Dessert was a cheese cake (sabayon maybe?) topped with strawberries, with a tuft of whip cream discretely off to one side and topped with chocolate garnish. Mmmmm! I failed to notice if Jan Meisels Allen liked hers. You know Jan, director of the International Association of Jewish Genealogical Societies (IAJGS), an umbrella organization for 75 national and local Jewish genealogical societies from around the world. Oh yes, and in Jan’s “spare time” she represents IAJGS on the Records Preservation and Access Committee.
The company
Well, that completes the food. Now I’ll talk about the scrumptious company at my table. Let’s see, did I mention Sandra Hargreaves Luebking, Wendy Bebout Elliott, Loretto Dennis Szucs, and Jan Meisels Allen? I did? Well, continuing on around the table, next to Jan was Cherel Henderson, director of the East Tennessee Historical Society, co-host for this year’s FGS Annual Conference in Knoxville, Tennessee.
Finishing off our table, next to Cherel was Kory Meyerink, noted genealogist and adjunct professor of history and religion at Brigham Young University. Besides my table, each table in the room was similarly garnished with decorated genealogists. Thank you, Ancestry.com, for allowing little ol’ me to attend.
The Speaker
Our speaker was D. Joshua Taylor, director of education and programs for the New England Historic Genealogical Society (NEHGS). Only 24 years old, “Josh” is the recipient of the Rubincam Youth Award from the National Genealogical Society, the 2003 and 2004 Distinguished Service Awards from the Utah Genealogical Association, and an Award of Merit (2009) from the Federation of Genealogical Societies. He has authored articles in UGA Crossroads, FGS Forum, Association of Professional Genealogists Quarterly, and New England Ancestors, and was a columnist for Digital Genealogist. A frequent speaker at genealogical societies, libraries, and other organizations, his previous speaking engagements include GENTECH, the Federation of Genealogical Societies Annual Conferences, the National Genealogical Society Annual Conference, and the Salt Lake Institute of Genealogy.
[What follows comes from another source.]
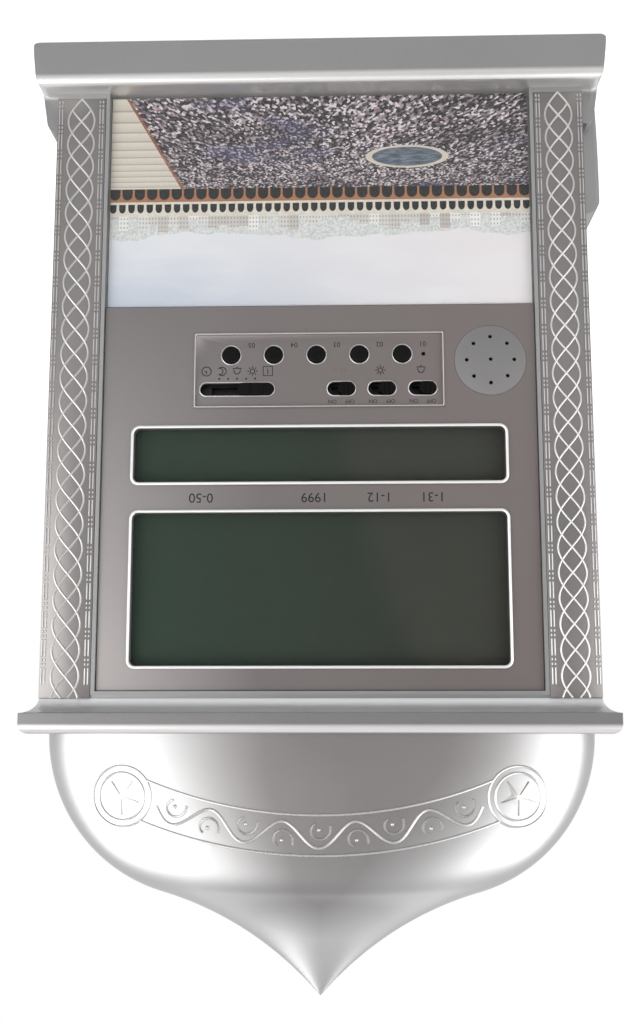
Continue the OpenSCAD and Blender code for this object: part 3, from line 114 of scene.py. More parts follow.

Taylor spoke on “The Changing Face of Genealogy,” the challenge of “engaging the next generation of genealogists.” Indeed, he said, “our existence and our relevance depends on [it].” We have to make our skills accessible to these new genealogists. The way in which they wish to interact with genealogy is different. Taylor shared two experiences illustrating this.
The first was the creation of the website, Tories, Timid, or True Blue?, an educational website for the Old North Church Foundation. (John Adams described the 1775 Continental Congress as, “one-third Tories, one-third timid, and one-third true blue.”) Taylor worked with “arch nemesis Whitney,” a young, dreadlocked graduate student member of MIT HyperStudio for Digital Humanities. Delivering a standard NEHGS-compliant register narrative of ancestor, Mather Byles, to her, Whitney declared it “boring.” As the oldster (at 24?) and youngster circled, they discovered common ground: the excitement of discovery. With Whitney’s guidance, they developed a design that lets “students fully assume the role of historians,” review for themselves original and derivative sources of primary and secondary information, confront inconsistencies, make their own conclusions, and record their interpretations.
The second experience with the new generation was a joint genealogy program with students from Boston University. Taylor found this new generation of genealogists—confused with simple pedigree charts until relabeled “Your Mother’s Name is”—to be extensively more diverse than previous generations. The group included students from China, India, Pakistan—places for which Ancestry.com gave no records. It included 25 students whose families had immigrated after 1900, the most recent in 2000. Necessity directed them to living relatives. All of you know where that led!
Drawn to the first session by free pizza, in subsequent sessions cell phones totally disappeared except for excited announcements of discoveries called in to parents and grandparents. By the last session, the initially disparate group of students had commonality. The ancestors discovered were different; the magic of sharing the experiences was what bonded them together. “To see these young people interact,” said Taylor, “is what I think is the face of this new generation of genealogists.”